Yesterday I encountered a problem with an Office 365 hybrid environment where mail suddenly began looping back and forth between the on premise environment and office 365 for all remote mail users. No changes had been made to the environment.
Mail was transferred successfully to Office 365 using the correct connector, but office 365 was then passing the mail back to on premise.
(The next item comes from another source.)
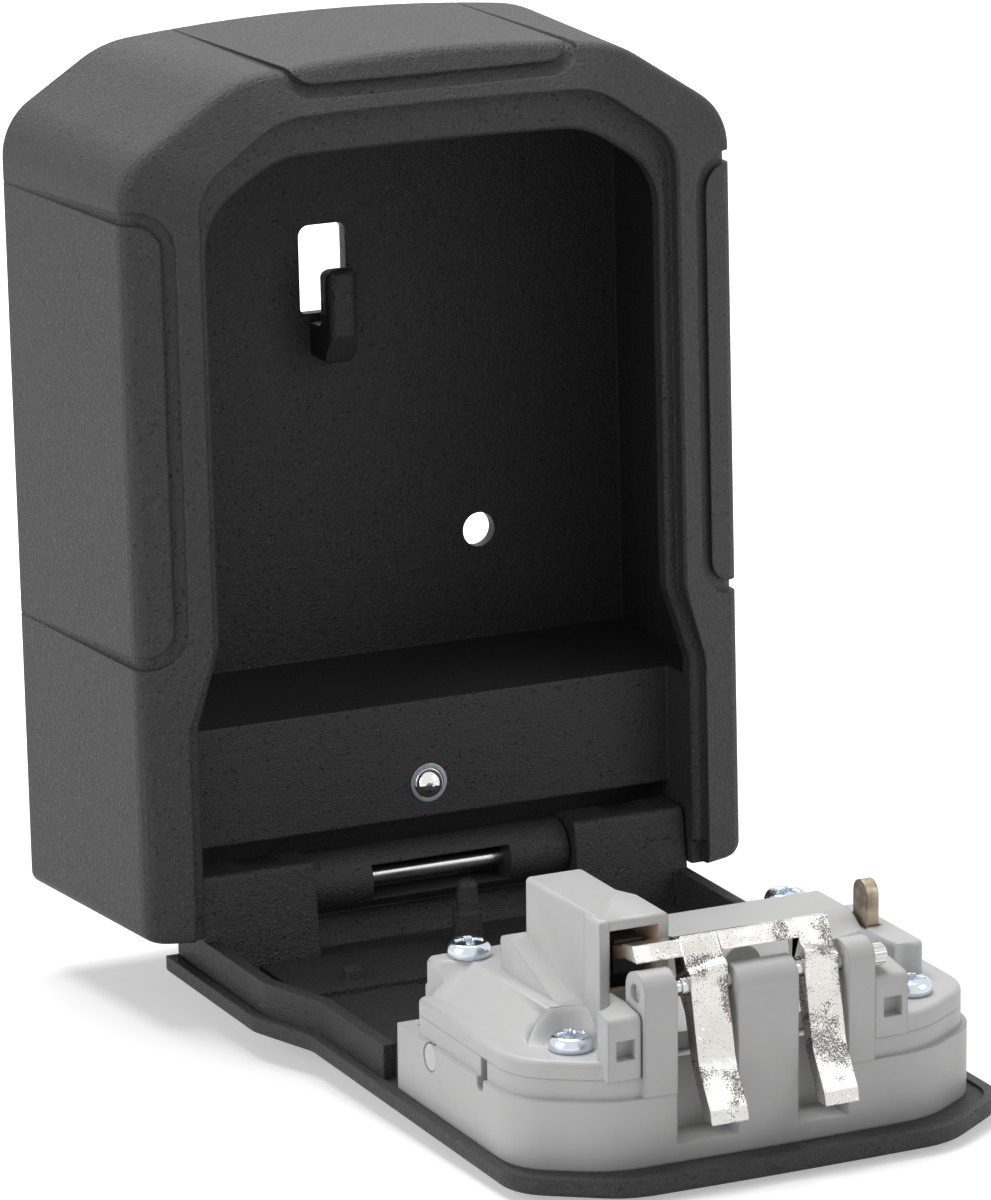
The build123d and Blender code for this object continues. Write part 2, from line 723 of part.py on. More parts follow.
def raised_body():
    """Raised body on the left, its sides sloping down to the flange, and the ramp that leans on the tower."""
    inner = tall_box_x[0] + 2.0
    foot = [
        (-31.3, 65.1), (-31.2, 70.0), (-30.4, 72.5), (-28.9, 95.5), (-26.0, 100.5), (inner, 100.5), (inner, 65.1),
    ]
    crest = [
        (-28.8, 65.1), (-28.6, 68.0), (-25.3, 69.8), (-24.9, 93.0), (-23.4, 97.0), (inner, 97.0), (inner, 65.1),
    ]
    low_face = front_plane(-inward(cover_top - 0.2)) * make_face(Polyline(*foot, close=True))
    high_face = front_plane(-inward(raised_top)) * make_face(Polyline(*crest, close=True))
    body = loft([low_face, high_face], ruled=True)
    body = fillet(body.faces().sort_by(Axis.Y)[-1].edges(), radius=0.7)
    body -= hs_block((-case_width, -rim_pocket_x), (60, cover_back), (0, 60))
    ramp = [(cover_top, 74.2), (24.6, 74.2), (24.6, 77.5), (raised_top - 0.4, 91.4), (cover_top, 91.4)]
    body += hs_rib(ramp, -23.2, inner, radii=[0, 1.0, 2.5, 0, 0])
    seat = RectangleRounded(9.0, 5.6, 1.5)
    return body + layer(Pos(22.0, 68.0) * seat, cover_top - 1, raised_top)


def slide_tower():
    """Tall box over the slide, narrower toward the hinge."""
    x0, x1 = tall_box_x
    s0, s1 = tall_box_s
    plan = FilletPolyline(
        (x0, s0), (x1 - tower_step, s0), (x1 - tower_step, 85.5), (x1, 88.5), (x1, s1), (x0, s1),
        radius=[0.8, 0.8, 1.5, 1.5, 0, 0], close=True,
    )
    tower = layer(make_face(plan), cover_top - 1, tall_box_top)
    return fillet(tower.faces().sort_by(Axis.Y)[-1].edges(), radius=0.6)


def wheel_hump():
    """Hump over the wheels and the lower block beside the reset lever."""
    low, high = wheel_well()
    low -= 0.9
    high = lever_x[0] - gap - 0.1
    hump = [(cover_top - 1, 69.3), (22.4, 69.9), (22.4, 80.0), (17.2, 88.2), (cover_top - 1, 88.2)]
    piece = hs_rib(hump, low, high, radii=[0, 1.2, 5.0, 1.0, 0])
    far = reset_block_front
    plan = Polyline((high - 0.1, 73.6), (reset_block_x, 73.6), (reset_block_x, far), (high - 0.1, far), close=True)
    side = layer(fillet(make_face(plan).vertices().group_by(Axis.X)[-1], radius=1.5), cover_top - 1, reset_block_top)
    side = fillet(side.faces().sort_by(Axis.Y)[-1].edges().filter_by(Axis.X, reverse=True), radius=0.7)
    return piece + side


def snap_blocks():
    """Blocks beside the outer pillars, each with a square snap window in its front."""
    left, right = pillar_edges
    front = opening_top - housing_front_gap - band_step
    profile = [
        (cover_top - 1, 90.0), (snap_top + 0.7, 90.0), (snap_top + 0.7, front - 4.6), (snap_top, front),
        (housing_top, front), (housing_top, front - 3.0), (cover_top - 1, front - 3.0),
    ]
    piece = None
    for x0, x1 in ((left - gap - 4.6, left - gap), (right + gap, right + gap + 4.8)):
        snap = hs_rib(profile, x0, x1, radii=[0, 0, 2.0, 1.0, 0, 0, 0])
        middle = (x0 + x1) / 2 + 0.2
        snap -= hs_block((middle - 1.3, middle + 1.3), (front - 1.6, front + 1), (16.5, 19.1))
        piece = snap if piece is None else piece + snap
    return piece


def cover_screws():
    """The four pan-head screws that hold the cover down."""
    screws = []
    for x, s, top in screw_spots:
        steps = [
            (0, screw_head_height), (1.2, screw_head_height), (2.2, 1.6), (screw_head_radius, 0.5),
            (screw_head_radius, 0), (screw_shank_radius, 0), (screw_shank_radius, screw_depth - top),
            (0, screw_depth - top),
        ]
        turned = revolve(make_face(Polyline(*steps, close=True)), axis=Axis.Y)
        screws.append(Pos(x, inward(top), s) * turned)
    return Compound(children=[opened(screw) for screw in screws])


def side_pin():
    """Steel pin whose splined end shows in the housing's side."""
    start = -half_opening + housing_gap + 0.1
    y = inward(side_pin_height)
    points = []
    for k in range(2 * spline_teeth):
        angle = math.pi * k / spline_teeth
        radius = side_pin_radius - (k % 2) * 0.25
        points.append((radius * math.cos(angle), radius * math.sin(angle)))
    plane = Plane(origin=(start, y, side_pin_z), x_dir=(0, 1, 0), z_dir=(1, 0, 0))
    splined = extrude(plane * make_face(Polyline(*points, close=True)), amount=1.4)
    return splined + rod_x(start + 1.4, start + 6.8, y, side_pin_z, side_pin_radius)


def latch_rod():
    left, right = pillar_edges
    return rod_x(left + 0.4, right + 0.6, inward(rod_height), rod_z, rod_radius)


def latch():
    """Cast latch: cross bar, tab for the slide and two arms with a bend at the rod and hooked feet."""
    arm = [
        (30.3, 101.4), (24.6, 104.5), (22.4, 105.0), (15.6, 106.6), (14.0, 107.2), (8.2, 109.9), (5.7, 110.4),
        (5.7, 108.0), (7.8, 107.6), (13.4, 105.2), (15.4, 104.4), (20.6, 102.9), (23.4, 100.9), (29.6, 99.2),
    ]
    body = None
    for x0, x1 in (latch_left_arm, latch_right_arm):
        eye = rod_x(x0, x1, inward(rod_height), rod_z, latch_boss_radius)
        piece = hs_rib(arm, x0, x1) + (eye & hs_block((x0, x1), (90, 104.7), (10, 40)))
        body = piece if body is None else body + piece
    bar = [(30.3, 101.4), (27.2, 103.0), (26.8, 101.0), (29.6, 99.2)]
    body += hs_rib(bar, latch_left_arm[0], latch_right_arm[1])
    tab = [(29.9, 101.3), (27.9, 102.4), (27.5, 98.0), (29.3, 98.0), (29.6, 99.2)]
    body += hs_rib(tab, latch_tab_end, latch_left_arm[0] + 0.2)
    tongue = [(29.2, 98.6), (27.5, 98.6), (26.6, 95.6), (28.4, 95.6)]
    body += hs_rib(tongue, latch_tab_end, tall_box_x[1] - box_wall - gap)
    for x0, x1 in (latch_left_arm, latch_right_arm):
        body -= rod_x(x0 - 1, x1 + 1, inward(rod_height), rod_z, rod_radius + fit_gap)
    return body


def open_slide():
    """Finger slide on the door's face with the stem that pushes the latch tab."""
    button = layer(Pos(-15.5, 83.9) * RectangleRounded(7.2, 20.8, 1.2), -1.0, 0.9)
    for n in range(4):
        button -= hs_block((-20, -10), (77.0 + 4.2 * n, 78.4 + 4.2 * n), (-2, -0.5))
    stem = hs_block((-16.8, -14.2), (79.0, 92.4), (0.8, 20.0))
    finger = hs_block((-17.4, -13.2), (86.5, 93.0), (19.0, 28.8))
    nose = hs_block((-17.4, -13.2), (92.0, 95.2), (24.4, 28.8))
    return button + stem + finger + nose


def open_spring():
    """Spring that draws the slide back, between the tower's end wall and the finger."""
    start = tall_box_s[0] + box_wall
    spring = coil(86.5 - start, 2.0, 0.6, 6)
    return Pos(-15.4, inward(25.0), start) * spring


def dial_axle():
    start = wheel_xs()[0] - wheel_width / 2 - 3.4
    return rod_x(start, lever_x[1] + reset_travel + 1.5, inward(wheel_axis_height), wheel_z, axle_radius)


def dial_wheel(n):
    """Number wheel with a flat for each digit and a finger notch between the flats."""
    x = wheel_xs()[n]
    y = inward(wheel_axis_height)
    points = []
    for k in range(wheel_faces):
        for turn, radius in ((-0.36, wheel_radius), (0.36, wheel_radius), (0.5, wheel_radius - wheel_notch)):
            angle = 2 * math.pi * (k + turn) / wheel_faces
            points.append((radius * math.cos(angle), radius * math.sin(angle)))
    plane = Plane(origin=(x - wheel_rim_width / 2, y, wheel_z), x_dir=(0, 1, 0), z_dir=(1, 0, 0))
    wheel = extrude(plane * make_face(Polyline(*points, close=True)), amount=wheel_rim_width)
    wheel += rod_x(x - wheel_width / 2, x + wheel_width / 2, y, wheel_z, wheel_shoulder_radius)
    return wheel - rod_x(x - 5, x + 5, y, wheel_z, sleeve_bore)


def code_sleeve(n):
    """Notched sleeve inside a number wheel."""
    x = wheel_xs()[n]
    y = inward(wheel_axis_height)
    sleeve = rod_x(x - wheel_width / 2, x + wheel_width / 2, y, wheel_z, sleeve_bore)
    sleeve -= rod_x(x - 5, x + 5, y, wheel_z, axle_radius + fit_gap)
    return sleeve - block((x - 5, x + 5), (y + sleeve_bore - 1.4, y + 6), (wheel_z - 0.8, wheel_z + 0.8))


def index_spring():
    """Comb of spring steel over the wheels."""
    low = wheel_xs()[0] - wheel_width / 2
    high = wheel_xs()[-1] + wheel_width / 2
    span = (wheel_z - comb_reach, wheel_z + comb_reach)
    comb = hs_block((low, high), span, (comb_height - comb_gauge, comb_height))
    for a, b in zip(wheel_xs(), wheel_xs()[1:]):
        mid = (a + b) / 2
        comb -= hs_block((mid - 0.4, mid + 0.4), (wheel_z - comb_reach - 1, wheel_z + 2.0), (0, 40))
    return comb


def reset_lever():
    """Flat lever that frees the sleeves when the code is changed, with an oblong hole for the axle."""
    y = inward(wheel_axis_height)
    x0, x1 = lever_x
    near, far = lever_plate_s
    lever = hs_rib([(5.0, near), (12.2, near), (12.2, far), (5.0, far)], x0, x1)
    stalk = [(11.0, lever_z[0]), (lever_top, lever_z[0]), (lever_top, lever_z[1]), (11.0, lever_z[1])]
    lever += hs_rib(stalk, x0, x1, radii=[0, 1.85, 1.85, 0])
    radius = axle_radius + fit_gap
    for shift in (0, reset_travel):
        lever -= rod_x(x0 - 1, x1 + 1, y, wheel_z + shift, radius)
    hole = (wheel_axis_height - radius, wheel_axis_height + radius)
    return lever - hs_block((x0 - 1, x1 + 1), (wheel_z, wheel_z + reset_travel), hole)


def main():
    os.makedirs("parts", exist_ok=True)
    pieces = {
        "case_shell": case_shell(),
        "hinge_pin": hinge_pin(),
        "plunger_sleeve": plunger_sleeve(),
        "kick_plunger": kick_plunger(),
        "kick_spring": kick_spring(),
        "cover_screws": cover_screws(),
    }
    on_door = {
        "door_plate": door_plate(),
        "lock_housing": lock_housing(),
        "lock_cover": lock_cover(),
        "side_pin": side_pin(),
        "latch_rod": latch_rod(),
        "latch": latch(),
        "open_slide": open_slide(),
        "open_spring": open_spring(),
        "dial_axle": dial_axle(),
        "index_spring": index_spring(),
        "reset_lever": reset_lever(),
    }
    for n in range(wheel_count):
        on_door[f"dial_wheel_{n + 1}"] = dial_wheel(n)
        on_door[f"code_sleeve_{n + 1}"] = code_sleeve(n)
    for name, shape in on_door.items():
        pieces[name] = opened(shape)
    for name, shape in pieces.items():
        export_step(Pos(0, 0, -screw_hole_z) * shape, f"parts/{name}.step")


main()
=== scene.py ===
import json
import math

import bmesh
import bpy
import numpy as np
from mathutils import Matrix, Vector


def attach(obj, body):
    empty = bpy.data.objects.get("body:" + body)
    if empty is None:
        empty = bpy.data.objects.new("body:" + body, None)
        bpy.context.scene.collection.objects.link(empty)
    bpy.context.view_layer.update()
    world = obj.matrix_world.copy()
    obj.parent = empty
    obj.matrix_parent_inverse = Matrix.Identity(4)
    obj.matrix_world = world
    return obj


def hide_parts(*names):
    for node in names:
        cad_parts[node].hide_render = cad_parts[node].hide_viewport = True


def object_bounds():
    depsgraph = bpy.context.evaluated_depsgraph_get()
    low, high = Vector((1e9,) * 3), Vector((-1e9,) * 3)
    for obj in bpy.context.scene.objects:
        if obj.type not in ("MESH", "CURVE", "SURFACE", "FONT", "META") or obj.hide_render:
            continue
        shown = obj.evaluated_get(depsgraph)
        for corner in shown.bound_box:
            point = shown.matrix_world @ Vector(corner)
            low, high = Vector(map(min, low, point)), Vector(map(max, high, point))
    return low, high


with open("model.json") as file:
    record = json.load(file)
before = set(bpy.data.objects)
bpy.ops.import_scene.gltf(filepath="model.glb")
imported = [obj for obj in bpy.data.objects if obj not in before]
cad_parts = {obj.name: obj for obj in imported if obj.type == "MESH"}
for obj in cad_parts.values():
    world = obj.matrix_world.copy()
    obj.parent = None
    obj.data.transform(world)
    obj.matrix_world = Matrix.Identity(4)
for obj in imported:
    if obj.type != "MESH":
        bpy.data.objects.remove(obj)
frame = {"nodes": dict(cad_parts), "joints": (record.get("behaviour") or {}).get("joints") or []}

bl_info = {
    "name": "Combination key safe looks",
    "version": (1, 0, 0),
    "blender": (4, 5, 0),
    "location": "3D View > Sidebar > Key safe",
    "description": "Finishes, fine pieces, light and camera for the open combination key safe",
    "category": "Object",
}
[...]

This resulted in a mail loop and users sending e-mail to office 365 accounts receiving an NDR with the following:
servername.local #<servername.local #5.4.6 smtp;554 5.4.6 Hop count exceeded - possible mail loop>
Following a support call with Microsoft lasting around 4 hours, it turns out an internal change has been made to the way Microsoft deal with wildcard certificates. By changing the Office 365 inbound connector to use the SubjectAlternativeName of the wildcard certificate rather than the subject, our issue was resolved:
PS C:\> Get-InboundConnector "Inbound" | fl Id,Tls* Id : Inbound 2 TlsSenderCertificateName : <I>CN=COMODO RSA Organization Validation Secure Server CA, O=COMODO CA Limited, L=Salford, S=Greater Manchester, C=GB<S>CN=*.domain.co.uk, OU=PremiumSSL Wildcard, O=Organisation, STREET=Road Name, L=Location, S=County, PostalCode=Postal Code, C=GB
PS C:\> Get-InboundConnector "Inbound" | fl Id,Tls* Id : Inbound 2 TlsSenderCertificateName : *.domain.co.uk
The subject of the certificate had been automatically used by the hybrid configuration wizard and been working for at least the past three months.
Updated 3rd November
Microsoft have now provided the following update, though no such incident appears in the Office 365 portal (for me at least).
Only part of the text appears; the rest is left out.